Bien que la controverse entourant la théorie copernicienne soit plus connue, car elle a entraîné la condamnation de Galilée à la réclusion à vie par l’Église en 1633, cet épisode obscur autour de l’atomisme est en fait plus radical, car il concerne un véritable dogme de l’Église catholique. Que la Terre soit au centre de l’Univers était accepté par l’Église comme conforme au contenu de la Bible, mais cela n’était pas, du strict point de vue du droit canon, un dogme de l’Église catholique. En revanche, la transsubstantiation est bien un dogme, et s’en écarter (encore de nos jours) mène à l’excommunication.


Si Urbain VIII avait le genre d'arrière-pensées qu'on lui donne de nos jours, alors il a pu vouloir sauver son ami du bûcher. En l'entrainant dans une controverse de moindre importance. Mission réussie. Dans ce cas. Mais je lui attribue aussi, après la controverse de Bruno, une intention plus directement liée au bien du dogme catholique, à savoir de la sachabilité de l'existence et de l'unité de Dieu, un point qui devient saillant quand on considère I Q 2 A 3 dans la lumière de I Q 11 A 3.

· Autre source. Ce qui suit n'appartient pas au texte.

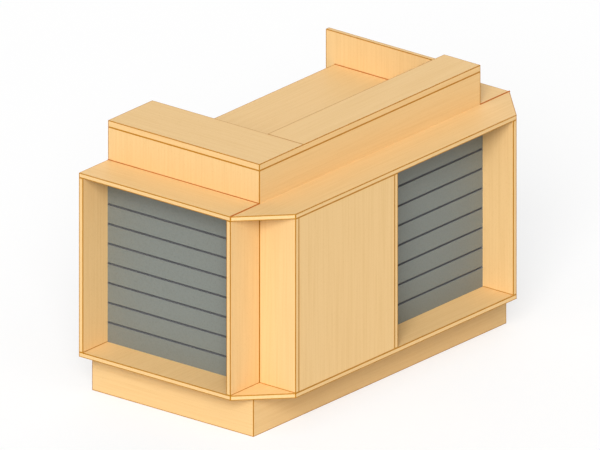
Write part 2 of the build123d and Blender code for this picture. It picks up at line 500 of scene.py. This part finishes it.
def joint_bead_tree():
    """Geometry Nodes: a round bead along each edge of the mesh it is given."""
    tree = bpy.data.node_groups.new("joint_beads", "GeometryNodeTree")
    tree.interface.new_socket("Joints", in_out="INPUT", socket_type="NodeSocketGeometry")
    tree.interface.new_socket("Radius", in_out="INPUT", socket_type="NodeSocketFloat")
    tree.interface.new_socket("Sides", in_out="INPUT", socket_type="NodeSocketInt")
    tree.interface.new_socket("Sealant", in_out="INPUT", socket_type="NodeSocketMaterial")
    tree.interface.new_socket("Beads", in_out="OUTPUT", socket_type="NodeSocketGeometry")
    given = tree.nodes.new("NodeGroupInput").outputs
    paths = add_node(tree, "GeometryNodeMeshToCurve", inputs={"Mesh": given["Joints"]})
    section = add_node(tree, "GeometryNodeCurvePrimitiveCircle", mode="RADIUS", inputs={
        "Resolution": given["Sides"], "Radius": given["Radius"]})
    beads = add_node(tree, "GeometryNodeCurveToMesh", inputs={
        "Curve": paths.outputs[0], "Profile Curve": section.outputs[0], "Fill Caps": True}).outputs[0]
    beads = add_node(tree, "GeometryNodeRealizeInstances", inputs={0: beads}).outputs[0]
    beads = add_node(tree, "GeometryNodeSetMaterial", inputs={
        "Geometry": beads, "Material": given["Sealant"]}).outputs[0]
    add_node(tree, "NodeGroupOutput", inputs={0: beads})
    return tree


def joint_bead(tree, name, radius, start, end):
    """A straight bead of sealant along the joint between two boards."""
    path = bpy.data.meshes.new(name + "_path")
    path.from_pydata([start, end], [(0, 1)], [])
    mesh = grown_mesh(tree, {"Radius": radius, "Sides": BEAD_SIDES, "Sealant": SEALANT}, start=path)
    mesh.name = name
    return finish_piece(name, mesh, "laminated_board")


def sealed_joints(tree):
    """The beads of sealant on the joints that lie open.

    Each box top runs up against the outer face of a side wall, and meets the
    worktop's wing in a seam. The worktop runs up against the right wall's inner
    face.
    """
    worktop_low, worktop_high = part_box("worktop")
    left_wall_low, left_wall_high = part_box("wall_left")
    right_wall_low, right_wall_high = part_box("wall_right")
    riser_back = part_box("riser_front")[1].y
    # The storage partition ends flush with the worktop's rear edge
    worktop_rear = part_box("storage_partition")[1].y
    level = worktop_high.z
    seam = left_wall_low.y
    wall_end = left_wall_high.y - BEAD_END_INSET
    worktop_end = worktop_rear - BEAD_END_INSET
    for side, wall_face, wing_end in (
        ("left", left_wall_low.x, worktop_low.x + BEAD_END_INSET),
        ("right", right_wall_high.x, worktop_high.x - BEAD_END_INSET),
    ):
        joint_bead(
            tree, f"bead_{side}_box_top", CORNER_BEAD_RADIUS,
            (wall_face, seam, level), (wall_face, wall_end, level))
        joint_bead(
            tree, f"bead_{side}_seam", SEAM_BEAD_RADIUS,
            (wing_end, seam, level), (wall_face, seam, level))
    joint_bead(
        tree, "bead_worktop_right", CORNER_BEAD_RADIUS,
        (right_wall_low.x, riser_back, level), (right_wall_low.x, worktop_end, level))


def shelf_pin_tree():
    """Geometry Nodes: a shelf pin at each corner of a span, lying along X, with a flange in its middle."""
    tree = bpy.data.node_groups.new("shelf_pins", "GeometryNodeTree")
    for name in ("Radius", "Length", "Flange Radius", "Flange Thickness", "Span X", "Span Y"):
        tree.interface.new_socket(name, in_out="INPUT", socket_type="NodeSocketFloat")
    tree.interface.new_socket("Sides", in_out="INPUT", socket_type="NodeSocketInt")
    tree.interface.new_socket("Metal", in_out="INPUT", socket_type="NodeSocketMaterial")
    tree.interface.new_socket("Pins", in_out="OUTPUT", socket_type="NodeSocketGeometry")
    given = tree.nodes.new("NodeGroupInput").outputs

    def rod(radius, length):
        """A round rod along X."""
        cylinder = add_node(tree, "GeometryNodeMeshCylinder", inputs={
            "Vertices": given["Sides"], "Radius": radius, "Depth": length})
        return add_node(tree, "GeometryNodeTransform", inputs={
            "Geometry": cylinder.outputs["Mesh"], "Rotation": (0, math.pi / 2, 0)}).outputs[0]

    pin = tree.nodes.new("GeometryNodeJoinGeometry")
    tree.links.new(rod(given["Radius"], given["Length"]), pin.inputs[0])
    tree.links.new(rod(given["Flange Radius"], given["Flange Thickness"]), pin.inputs[0])
    corners = add_node(tree, "GeometryNodeMeshGrid", inputs={
        "Size X": given["Span X"], "Size Y": given["Span Y"], "Vertices X": 2, "Vertices Y": 2})
    placed = add_node(tree, "GeometryNodeInstanceOnPoints", inputs={
        "Points": corners.outputs["Mesh"], "Instance": pin.outputs[0]}).outputs[0]
    placed = add_node(tree, "GeometryNodeRealizeInstances", inputs={0: placed}).outputs[0]
    placed = add_node(tree, "GeometryNodeSetMaterial", inputs={
        "Geometry": placed, "Material": given["Metal"]}).outputs[0]
    add_node(tree, "NodeGroupOutput", inputs={0: placed})
    return tree


def shelf_pins(tree, node):
    """Four pins under one storage shelf, half of each let into the board beside it."""
    low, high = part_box(node)
    values = {
        "Radius": PIN_RADIUS, "Length": PIN_LENGTH, "Flange Radius": PIN_FLANGE_RADIUS,
        "Flange Thickness": PIN_FLANGE_THICKNESS, "Sides": PIN_SIDES, "Metal": PIN_METAL,
        "Span X": high.x - low.x, "Span Y": high.y - low.y - 2 * PIN_END_INSET,
    }
    mesh = grown_mesh(tree, values)
    middle = (low + high) / 2
    mesh.transform(Matrix.Translation((middle.x, middle.y, low.z - PIN_RADIUS)))
    mesh.name = node + "_pins"
    return finish_piece(node + "_pins", mesh, "laminated_board")


def seen_directly(tree):
    """1 for a ray that shows a thing to the camera, straight or through gloss or glass, else 0."""
    rays = add_node(tree, "ShaderNodeLightPath").outputs
    seen = rays["Is Camera Ray"]
    for name in ("Is Glossy Ray", "Is Transmission Ray"):
        either = add_node(tree, "ShaderNodeMath", operation="MAXIMUM", inputs={0: seen, 1: rays[name]})
        seen = either.outputs[0]
    return seen


def floor_paint():
    """Matt studio floor: near white to the camera, and it still takes a share of the object's shadow."""
    material, tree, output = new_material("studio_floor_paint")
    seen = seen_directly(tree)
    paint = add_node(tree, "ShaderNodeMix", data_type="RGBA", inputs={
        MIX_SHARE: seen, MIX_FIRST: linear(FLOOR_GREY), MIX_SECOND: linear(STUDIO_WHITE)})
    lit = add_node(tree, "ShaderNodeBsdfDiffuse", inputs={"Color": paint.outputs[MIXED]})
    glow = add_node(tree, "ShaderNodeEmission", inputs={"Color": linear(STUDIO_WHITE), "Strength": 1.0})
    share = add_node(tree, "ShaderNodeMath", operation="MULTIPLY", inputs={
        0: seen, 1: 1 - FLOOR_SHADOW_SHARE})
    mixed = add_node(tree, "ShaderNodeMixShader", inputs={
        0: share.outputs[0], 1: lit.outputs[0], 2: glow.outputs[0]})
    tree.links.new(mixed.outputs[0], output.inputs[0])
    return material


def floor():
    """The studio floor."""
    mesh = bpy.data.meshes.new("studio_floor")
    half = FLOOR_SIZE / 2
    corners = [(-half, -half), (half, -half), (half, half), (-half, half)]
    mesh.from_pydata([(x, y, -FLOOR_DROP) for x, y in corners], [], [(0, 1, 2, 3)])
    mesh.materials.append(floor_paint())
    plane = bpy.data.objects.new("studio_floor", mesh)
    bpy.context.scene.collection.objects.link(plane)


def world(strength):
    """Even light from all round, seen as white."""
    sky = bpy.data.worlds.new("studio_world")
    bpy.context.scene.world = sky
    sky.use_nodes = True
    tree = sky.node_tree
    tree.nodes.clear()
    level = add_node(tree, "ShaderNodeMapRange", inputs={
        "Value": seen_directly(tree), "To Min": strength, "To Max": 1.0})
    back = add_node(tree, "ShaderNodeBackground", inputs={
        "Color": linear(STUDIO_WHITE), "Strength": level.outputs[0]})
    output = tree.nodes.new("ShaderNodeOutputWorld")
    tree.links.new(back.outputs[0], output.inputs[0])


def sun(name, towards, strength, degrees_wide):
    """A soft lamp far away, in the given direction from the stall."""
    lamp = bpy.data.lights.new(name, "SUN")
    lamp.energy = strength
    lamp.angle = math.radians(degrees_wide)
    holder = bpy.data.objects.new(name, lamp)
    holder.rotation_mode = "QUATERNION"
    holder.rotation_quaternion = Vector(towards).to_track_quat("Z", "Y")
    bpy.context.scene.collection.objects.link(holder)


def camera():
    """A parallel camera at the picture's angle, scale and framing."""
    back = Vector((
        math.sin(VIEW_AZIMUTH) * math.cos(VIEW_ELEVATION),
        -math.cos(VIEW_AZIMUTH) * math.cos(VIEW_ELEVATION),
        math.sin(VIEW_ELEVATION)))
    right = Vector((math.cos(VIEW_AZIMUTH), math.sin(VIEW_AZIMUTH), 0))
    up = back.cross(right)
    corner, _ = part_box("wall_left")
    foot = Vector((corner.x, corner.y, 0))
    px = MM_PER_PX * MM
    aim = foot + right * (PICTURE_CENTRE_PX[0] - CORE_CORNER_PX[0]) * px
    aim = aim + up * (CORE_CORNER_PX[1] - PICTURE_CENTRE_PX[1]) * px
    lens = bpy.data.cameras.new("picture_camera")
    lens.type = "ORTHO"
    lens.ortho_scale = PICTURE_WIDTH_PX * px
    lens.clip_end = CAMERA_REACH
    holder = bpy.data.objects.new("picture_camera", lens)
    holder.location = aim + back * CAMERA_DISTANCE
    holder.rotation_mode = "QUATERNION"
    holder.rotation_quaternion = back.to_track_quat("Z", "Y")
    bpy.context.scene.collection.objects.link(holder)
    bpy.context.scene.camera = holder


for order, node in enumerate(BOARD_NODES):
    board(node, order)
panel_tree = slotted_panel_tree()
for node, facing in PANEL_FACINGS.items():
    slotted_panel(panel_tree, node, facing)
sealed_joints(joint_bead_tree())
pin_tree = shelf_pin_tree()
for node in PINNED_SHELVES:
    shelf_pins(pin_tree, node)

floor()
world(strength=0.24)
sun("key_from_near_corner", towards=(-0.73, -0.5, 0.49), strength=2.8, degrees_wide=25)
sun("overhead_light", towards=(-0.45, -0.35, 0.9), strength=0.8, degrees_wide=60)
sun("rear_fill", towards=(0.8, 0.7, 0.6), strength=0.62, degrees_wide=60)
camera()
bpy.context.scene.view_settings.view_transform = "Standard"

Dieu a pu créer le Monde comme Il le voulait, et Il a pu le faire apparaître comme Il le voulait. Comme Chrétiens nous le savons. Tribuons-Lui alors la Bonté de ne pas avoir mis une limite épaisse entre chose et apparence, ni en faisant de jour et nuit des illusions optiques comme le voudrait l'Héliocentrisme, ni en faisant des accidents qui ne sont des qualités que de séconde réalité, comme le voudrait l'Atomisme.

Hans-Georg Lundahl
Bpi, Georges Pompidou
Cathedra St Petri Apostoli Antiochiae
22-II-2014

* Le point est plutôt si l'extension et l'interaction avec les autres substances sont le noyeau ou de la pelure. Pour St Thomas c'est précisément l'extension (quantitas dimensiva) qui est la base des autres accidents, précisément quand à l'interaction avec par exemple nos sens. Notons aussi que l'atomisme intégral esquissé ici n'est pas identique à tout ce qu'on peut appeler théorie atomique, ni biensûr - déjà dit - avec le résultat immédiatement observé de l'expérience de Rutherford.